#### [PROBLEM DESCRIPTION]
Starting at the line containing "const magnetStack = new THREE.Group();", please quote every line up to and including the line containing "import numpy as np", exactly, and nothing beyond.

◆ ◆ ◆ ◆ ◆ ◆ ◆

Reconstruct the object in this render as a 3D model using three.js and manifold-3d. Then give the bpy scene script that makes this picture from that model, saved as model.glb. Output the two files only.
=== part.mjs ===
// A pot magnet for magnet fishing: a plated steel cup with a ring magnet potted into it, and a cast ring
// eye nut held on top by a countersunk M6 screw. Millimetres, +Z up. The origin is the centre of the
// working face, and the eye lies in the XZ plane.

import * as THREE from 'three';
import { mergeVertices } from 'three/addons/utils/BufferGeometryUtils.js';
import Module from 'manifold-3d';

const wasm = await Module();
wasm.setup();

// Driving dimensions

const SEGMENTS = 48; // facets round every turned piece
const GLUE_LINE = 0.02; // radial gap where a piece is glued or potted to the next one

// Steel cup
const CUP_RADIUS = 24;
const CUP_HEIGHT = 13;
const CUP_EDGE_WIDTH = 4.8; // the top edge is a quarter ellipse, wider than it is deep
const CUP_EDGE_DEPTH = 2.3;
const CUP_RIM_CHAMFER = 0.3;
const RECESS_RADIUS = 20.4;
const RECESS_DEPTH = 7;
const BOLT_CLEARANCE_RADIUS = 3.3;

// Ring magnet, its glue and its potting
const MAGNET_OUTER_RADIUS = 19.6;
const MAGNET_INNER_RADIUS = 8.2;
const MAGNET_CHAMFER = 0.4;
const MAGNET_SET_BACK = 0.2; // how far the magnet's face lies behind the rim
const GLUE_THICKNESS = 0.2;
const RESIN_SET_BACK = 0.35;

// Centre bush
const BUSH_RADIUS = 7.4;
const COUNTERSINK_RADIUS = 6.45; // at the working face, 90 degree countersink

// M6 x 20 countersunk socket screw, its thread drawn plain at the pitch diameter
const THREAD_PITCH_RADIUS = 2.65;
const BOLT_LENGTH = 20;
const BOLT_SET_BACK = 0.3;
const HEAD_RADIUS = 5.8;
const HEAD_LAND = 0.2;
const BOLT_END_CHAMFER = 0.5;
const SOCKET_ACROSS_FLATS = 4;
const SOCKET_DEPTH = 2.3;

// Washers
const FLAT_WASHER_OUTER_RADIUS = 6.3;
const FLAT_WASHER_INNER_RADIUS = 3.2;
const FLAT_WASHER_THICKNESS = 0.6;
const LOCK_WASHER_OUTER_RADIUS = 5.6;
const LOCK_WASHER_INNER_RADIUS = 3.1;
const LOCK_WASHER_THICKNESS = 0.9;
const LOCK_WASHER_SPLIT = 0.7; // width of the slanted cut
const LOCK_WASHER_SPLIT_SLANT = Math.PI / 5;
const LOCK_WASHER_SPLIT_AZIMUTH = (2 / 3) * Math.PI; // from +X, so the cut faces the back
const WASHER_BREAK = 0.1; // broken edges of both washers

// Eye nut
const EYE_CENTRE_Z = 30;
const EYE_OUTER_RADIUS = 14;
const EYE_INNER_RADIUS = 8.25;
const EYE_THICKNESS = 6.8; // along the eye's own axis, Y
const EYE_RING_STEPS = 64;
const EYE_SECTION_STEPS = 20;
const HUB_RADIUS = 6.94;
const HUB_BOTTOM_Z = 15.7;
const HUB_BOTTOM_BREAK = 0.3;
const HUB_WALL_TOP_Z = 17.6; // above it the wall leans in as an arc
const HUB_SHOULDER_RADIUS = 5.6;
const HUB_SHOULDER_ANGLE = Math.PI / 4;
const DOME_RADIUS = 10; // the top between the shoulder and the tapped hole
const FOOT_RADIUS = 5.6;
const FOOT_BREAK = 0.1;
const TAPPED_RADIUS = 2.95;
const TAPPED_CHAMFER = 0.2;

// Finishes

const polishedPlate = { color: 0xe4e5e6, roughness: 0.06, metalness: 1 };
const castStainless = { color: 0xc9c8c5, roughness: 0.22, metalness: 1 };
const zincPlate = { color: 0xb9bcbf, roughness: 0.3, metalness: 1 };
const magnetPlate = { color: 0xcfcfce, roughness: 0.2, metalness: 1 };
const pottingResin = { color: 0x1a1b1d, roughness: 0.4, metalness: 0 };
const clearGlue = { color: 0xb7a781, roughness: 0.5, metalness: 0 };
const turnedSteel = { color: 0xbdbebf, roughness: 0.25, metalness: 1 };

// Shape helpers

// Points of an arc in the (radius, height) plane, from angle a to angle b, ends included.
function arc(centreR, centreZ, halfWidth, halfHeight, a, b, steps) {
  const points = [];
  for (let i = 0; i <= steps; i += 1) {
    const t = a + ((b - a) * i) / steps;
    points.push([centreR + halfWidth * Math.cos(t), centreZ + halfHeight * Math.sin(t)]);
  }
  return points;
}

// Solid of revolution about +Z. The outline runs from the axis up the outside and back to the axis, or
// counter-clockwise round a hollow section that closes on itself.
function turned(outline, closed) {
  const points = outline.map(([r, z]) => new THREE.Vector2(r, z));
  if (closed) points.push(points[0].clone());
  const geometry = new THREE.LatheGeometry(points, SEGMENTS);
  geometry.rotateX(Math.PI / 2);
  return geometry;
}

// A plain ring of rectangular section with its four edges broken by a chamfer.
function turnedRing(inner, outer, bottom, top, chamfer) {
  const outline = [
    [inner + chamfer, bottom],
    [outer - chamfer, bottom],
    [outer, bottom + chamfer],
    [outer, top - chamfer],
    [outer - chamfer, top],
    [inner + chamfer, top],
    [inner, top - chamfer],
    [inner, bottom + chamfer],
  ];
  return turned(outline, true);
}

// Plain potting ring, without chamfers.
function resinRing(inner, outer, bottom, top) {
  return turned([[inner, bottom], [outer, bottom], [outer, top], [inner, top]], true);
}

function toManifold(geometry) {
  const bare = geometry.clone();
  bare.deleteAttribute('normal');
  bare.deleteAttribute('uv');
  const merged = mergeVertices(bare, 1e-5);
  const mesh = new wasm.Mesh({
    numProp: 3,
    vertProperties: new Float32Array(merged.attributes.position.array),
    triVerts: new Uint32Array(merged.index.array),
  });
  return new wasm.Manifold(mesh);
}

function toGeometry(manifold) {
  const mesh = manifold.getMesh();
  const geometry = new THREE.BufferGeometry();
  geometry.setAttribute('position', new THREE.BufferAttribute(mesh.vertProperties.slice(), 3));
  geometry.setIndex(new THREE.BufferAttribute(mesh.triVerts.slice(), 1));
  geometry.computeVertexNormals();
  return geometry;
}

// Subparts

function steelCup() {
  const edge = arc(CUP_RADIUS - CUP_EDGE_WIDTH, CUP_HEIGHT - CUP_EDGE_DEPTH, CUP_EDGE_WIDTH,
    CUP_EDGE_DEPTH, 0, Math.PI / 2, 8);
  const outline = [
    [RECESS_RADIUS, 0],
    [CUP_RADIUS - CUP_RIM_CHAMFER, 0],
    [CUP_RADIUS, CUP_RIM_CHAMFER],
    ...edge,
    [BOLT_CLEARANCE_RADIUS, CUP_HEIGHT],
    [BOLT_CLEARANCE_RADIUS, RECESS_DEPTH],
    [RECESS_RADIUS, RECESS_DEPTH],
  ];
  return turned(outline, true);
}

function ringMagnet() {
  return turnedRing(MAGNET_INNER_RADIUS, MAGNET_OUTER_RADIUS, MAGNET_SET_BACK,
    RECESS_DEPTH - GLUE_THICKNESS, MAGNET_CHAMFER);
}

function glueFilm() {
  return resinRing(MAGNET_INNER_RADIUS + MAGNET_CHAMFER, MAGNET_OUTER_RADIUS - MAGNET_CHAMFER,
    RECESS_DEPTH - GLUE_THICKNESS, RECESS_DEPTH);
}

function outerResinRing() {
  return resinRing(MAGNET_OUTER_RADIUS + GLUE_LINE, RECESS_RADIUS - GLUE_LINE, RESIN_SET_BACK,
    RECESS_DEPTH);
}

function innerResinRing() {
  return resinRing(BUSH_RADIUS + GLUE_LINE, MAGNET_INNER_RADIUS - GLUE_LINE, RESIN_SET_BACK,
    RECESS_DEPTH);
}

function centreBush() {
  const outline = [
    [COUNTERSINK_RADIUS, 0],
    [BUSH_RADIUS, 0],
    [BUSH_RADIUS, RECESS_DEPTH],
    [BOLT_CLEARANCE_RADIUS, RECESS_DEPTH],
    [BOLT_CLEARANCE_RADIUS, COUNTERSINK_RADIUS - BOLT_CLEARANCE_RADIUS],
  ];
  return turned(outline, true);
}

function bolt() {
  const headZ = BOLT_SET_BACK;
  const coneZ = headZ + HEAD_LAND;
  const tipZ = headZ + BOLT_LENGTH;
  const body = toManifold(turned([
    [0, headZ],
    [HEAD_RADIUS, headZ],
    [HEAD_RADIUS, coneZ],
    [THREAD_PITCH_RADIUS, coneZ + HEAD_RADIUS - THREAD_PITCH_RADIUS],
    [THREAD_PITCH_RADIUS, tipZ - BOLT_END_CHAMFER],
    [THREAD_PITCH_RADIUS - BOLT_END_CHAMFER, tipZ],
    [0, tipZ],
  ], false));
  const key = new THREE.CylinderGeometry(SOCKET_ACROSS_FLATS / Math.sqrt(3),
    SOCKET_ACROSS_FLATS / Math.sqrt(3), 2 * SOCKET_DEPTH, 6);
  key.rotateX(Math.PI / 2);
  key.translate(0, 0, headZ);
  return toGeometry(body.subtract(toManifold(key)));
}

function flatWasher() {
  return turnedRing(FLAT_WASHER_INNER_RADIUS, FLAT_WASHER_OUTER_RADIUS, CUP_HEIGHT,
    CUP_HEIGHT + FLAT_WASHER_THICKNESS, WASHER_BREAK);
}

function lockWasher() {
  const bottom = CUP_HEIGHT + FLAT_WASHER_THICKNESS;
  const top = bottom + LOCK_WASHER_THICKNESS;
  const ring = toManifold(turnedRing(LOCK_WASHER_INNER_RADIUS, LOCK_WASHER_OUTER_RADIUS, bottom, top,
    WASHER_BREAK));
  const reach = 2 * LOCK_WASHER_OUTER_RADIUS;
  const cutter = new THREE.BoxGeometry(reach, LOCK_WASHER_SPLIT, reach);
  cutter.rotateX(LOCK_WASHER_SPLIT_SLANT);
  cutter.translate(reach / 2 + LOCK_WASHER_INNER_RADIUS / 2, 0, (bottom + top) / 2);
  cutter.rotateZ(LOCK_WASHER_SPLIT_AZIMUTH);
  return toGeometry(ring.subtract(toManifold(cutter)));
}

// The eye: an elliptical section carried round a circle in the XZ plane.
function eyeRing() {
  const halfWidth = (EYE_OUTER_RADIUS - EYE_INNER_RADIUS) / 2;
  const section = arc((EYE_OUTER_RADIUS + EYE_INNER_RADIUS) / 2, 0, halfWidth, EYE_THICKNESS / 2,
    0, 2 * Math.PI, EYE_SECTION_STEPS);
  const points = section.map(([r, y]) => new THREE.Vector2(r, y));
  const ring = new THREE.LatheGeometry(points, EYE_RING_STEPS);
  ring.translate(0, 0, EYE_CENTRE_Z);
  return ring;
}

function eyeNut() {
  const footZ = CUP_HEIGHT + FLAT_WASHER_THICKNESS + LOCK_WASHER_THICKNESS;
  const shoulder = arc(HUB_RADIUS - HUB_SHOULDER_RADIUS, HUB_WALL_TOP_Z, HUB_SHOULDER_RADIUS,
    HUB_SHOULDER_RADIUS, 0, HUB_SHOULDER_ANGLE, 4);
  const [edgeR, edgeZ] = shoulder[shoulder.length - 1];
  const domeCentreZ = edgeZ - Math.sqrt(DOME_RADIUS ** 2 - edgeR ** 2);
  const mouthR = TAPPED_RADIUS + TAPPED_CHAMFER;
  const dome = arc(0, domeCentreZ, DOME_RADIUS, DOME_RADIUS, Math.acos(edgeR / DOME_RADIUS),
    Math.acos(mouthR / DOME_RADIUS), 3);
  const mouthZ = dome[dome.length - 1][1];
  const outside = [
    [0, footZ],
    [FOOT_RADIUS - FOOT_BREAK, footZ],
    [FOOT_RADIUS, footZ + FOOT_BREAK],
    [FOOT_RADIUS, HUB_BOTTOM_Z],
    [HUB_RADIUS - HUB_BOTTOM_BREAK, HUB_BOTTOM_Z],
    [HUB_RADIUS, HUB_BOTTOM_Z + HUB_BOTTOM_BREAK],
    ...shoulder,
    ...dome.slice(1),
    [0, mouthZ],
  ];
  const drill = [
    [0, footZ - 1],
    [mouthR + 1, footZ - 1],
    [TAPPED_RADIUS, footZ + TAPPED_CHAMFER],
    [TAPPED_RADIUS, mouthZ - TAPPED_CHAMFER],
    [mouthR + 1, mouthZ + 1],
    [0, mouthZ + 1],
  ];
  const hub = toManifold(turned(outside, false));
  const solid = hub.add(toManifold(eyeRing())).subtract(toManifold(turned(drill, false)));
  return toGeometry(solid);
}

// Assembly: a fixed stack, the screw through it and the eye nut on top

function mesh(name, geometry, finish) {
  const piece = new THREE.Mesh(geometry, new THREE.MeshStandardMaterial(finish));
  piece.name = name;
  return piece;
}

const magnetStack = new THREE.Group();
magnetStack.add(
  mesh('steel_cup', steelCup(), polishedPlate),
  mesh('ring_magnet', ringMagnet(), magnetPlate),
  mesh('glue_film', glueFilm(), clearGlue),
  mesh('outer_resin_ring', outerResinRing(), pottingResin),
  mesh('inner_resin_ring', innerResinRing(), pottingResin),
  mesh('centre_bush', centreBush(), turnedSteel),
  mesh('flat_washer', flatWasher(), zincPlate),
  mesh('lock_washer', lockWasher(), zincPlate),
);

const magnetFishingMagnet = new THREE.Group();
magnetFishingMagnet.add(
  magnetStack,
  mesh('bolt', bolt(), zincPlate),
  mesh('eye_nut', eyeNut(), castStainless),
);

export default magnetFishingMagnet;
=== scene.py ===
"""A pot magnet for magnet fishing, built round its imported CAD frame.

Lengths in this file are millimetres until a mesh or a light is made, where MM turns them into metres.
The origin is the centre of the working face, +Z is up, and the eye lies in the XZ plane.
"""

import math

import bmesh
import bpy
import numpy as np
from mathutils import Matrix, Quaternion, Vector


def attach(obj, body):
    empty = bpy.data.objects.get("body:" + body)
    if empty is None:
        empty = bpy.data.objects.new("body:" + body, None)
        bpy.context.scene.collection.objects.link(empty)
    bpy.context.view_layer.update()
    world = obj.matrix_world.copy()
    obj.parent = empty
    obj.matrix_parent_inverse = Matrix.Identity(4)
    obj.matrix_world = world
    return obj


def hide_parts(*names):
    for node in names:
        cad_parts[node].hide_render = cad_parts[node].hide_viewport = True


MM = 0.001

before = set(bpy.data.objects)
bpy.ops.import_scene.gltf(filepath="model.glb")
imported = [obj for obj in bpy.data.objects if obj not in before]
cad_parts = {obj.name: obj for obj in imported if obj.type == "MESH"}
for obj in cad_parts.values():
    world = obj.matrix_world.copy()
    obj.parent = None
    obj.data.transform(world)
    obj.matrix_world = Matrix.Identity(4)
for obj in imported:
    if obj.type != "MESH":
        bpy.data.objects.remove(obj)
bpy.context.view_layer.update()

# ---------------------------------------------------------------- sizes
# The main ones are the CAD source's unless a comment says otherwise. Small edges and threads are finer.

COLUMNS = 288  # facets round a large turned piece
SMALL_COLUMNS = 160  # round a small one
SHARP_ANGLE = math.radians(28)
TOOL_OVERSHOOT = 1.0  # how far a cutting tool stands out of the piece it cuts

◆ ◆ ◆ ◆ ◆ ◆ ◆

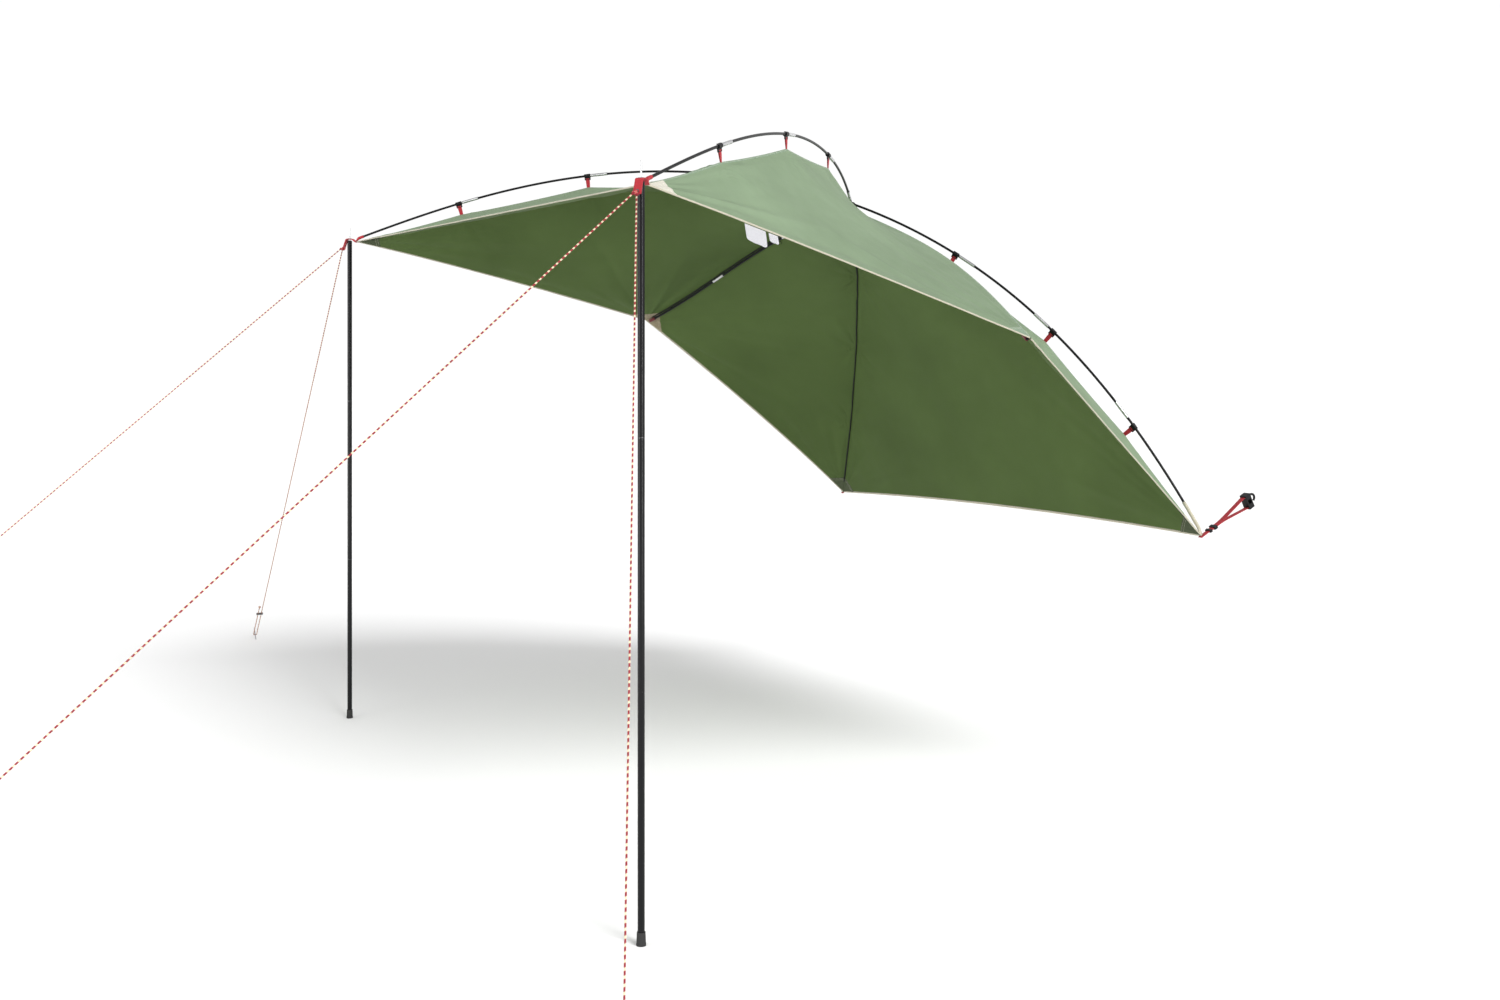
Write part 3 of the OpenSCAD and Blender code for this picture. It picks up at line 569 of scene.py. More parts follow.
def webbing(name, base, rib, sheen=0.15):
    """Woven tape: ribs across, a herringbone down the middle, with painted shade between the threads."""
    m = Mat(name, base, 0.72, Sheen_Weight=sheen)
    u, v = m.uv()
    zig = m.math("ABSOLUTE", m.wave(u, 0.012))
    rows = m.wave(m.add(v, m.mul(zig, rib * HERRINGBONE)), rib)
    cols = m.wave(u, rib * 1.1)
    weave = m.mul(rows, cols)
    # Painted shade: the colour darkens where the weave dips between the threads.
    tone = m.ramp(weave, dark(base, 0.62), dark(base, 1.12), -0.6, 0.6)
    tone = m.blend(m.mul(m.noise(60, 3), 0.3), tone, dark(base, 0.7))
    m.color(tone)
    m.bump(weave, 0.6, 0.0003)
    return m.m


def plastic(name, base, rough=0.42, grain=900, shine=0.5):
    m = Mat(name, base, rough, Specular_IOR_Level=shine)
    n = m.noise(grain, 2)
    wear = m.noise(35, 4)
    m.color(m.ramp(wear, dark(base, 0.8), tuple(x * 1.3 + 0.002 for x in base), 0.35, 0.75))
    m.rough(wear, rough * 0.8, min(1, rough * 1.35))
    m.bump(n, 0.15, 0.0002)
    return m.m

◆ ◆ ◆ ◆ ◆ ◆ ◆

#### [EXERCISE SOLUTION]
const magnetStack = new THREE.Group();
magnetStack.add(
  mesh('steel_cup', steelCup(), polishedPlate),
  mesh('ring_magnet', ringMagnet(), magnetPlate),
  mesh('glue_film', glueFilm(), clearGlue),
  mesh('outer_resin_ring', outerResinRing(), pottingResin),
  mesh('inner_resin_ring', innerResinRing(), pottingResin),
  mesh('centre_bush', centreBush(), turnedSteel),
  mesh('flat_washer', flatWasher(), zincPlate),
  mesh('lock_washer', lockWasher(), zincPlate),
);

const magnetFishingMagnet = new THREE.Group();
magnetFishingMagnet.add(
  magnetStack,
  mesh('bolt', bolt(), zincPlate),
  mesh('eye_nut', eyeNut(), castStainless),
);

export default magnetFishingMagnet;
=== scene.py ===
"""A pot magnet for magnet fishing, built round its imported CAD frame.

Lengths in this file are millimetres until a mesh or a light is made, where MM turns them into metres.
The origin is the centre of the working face, +Z is up, and the eye lies in the XZ plane.
"""

import math

import bmesh
import bpy
import numpy as np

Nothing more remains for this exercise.